One scene in particular stands out in my mind. In the episode “Crossroads, Part II,” the final episode of season 3, Dr. Baltar is on trial for treason, having been charged with assisting in the destruction of humanity. Through various events, Lee Adama — Adama’s son — is now serving as one of Baltar’s defense attornies. Called to the stand, Lee gives an impassioned speech in which he directly confronts the broken situation in which humanity’s remnant’s find themselves and realizes that only one thing can save them.

Lee contends that it is only through forgiveness — by showing grace and mercy to even the worst of offenders — that humanity can be saved, can be redeemed. For, as he explains with great detail, mentioning one great transgression committed by himself and others after another, everyone is guilty.

In his criticism, Benedict complains that the new Battlestar Galactica is no longer a show “based on hope, spiritual faith and family,” but rather “a show of despair, sexual violence and family dysfunction”. But in that moment with Lee Adama, and other smaller ones like it, I see threads of hope within the new Battlestar Galactica.

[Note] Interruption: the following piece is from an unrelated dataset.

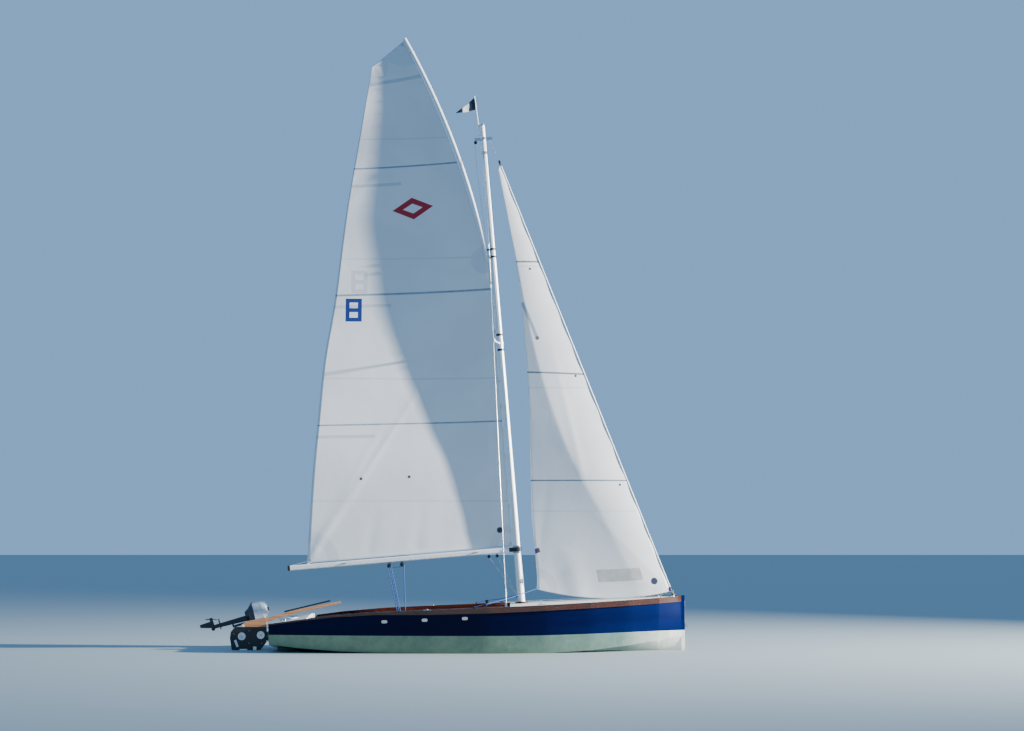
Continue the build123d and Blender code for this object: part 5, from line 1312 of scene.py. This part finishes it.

But it is not a false and easy hope; it is not a hope rooted in a glossed over, halcyonic vision of the world and human nature (or a nostalgia for the “good ol’ days”).

It is hope that remains, even when confronted by the worst in us, and strengthened by the realization that we need eachother to survive, that the only things that will truly see us through are grace and forgiveness. And while there is certainly plenty of despair, sexual violence, and family dysfunction within the new series, such things are never presented as laudatory and praiseworthy, but rather as the trials and tribulations of survival, and hopefully, something to overcome when Galactica finally arrives at her destination — wherever that may be.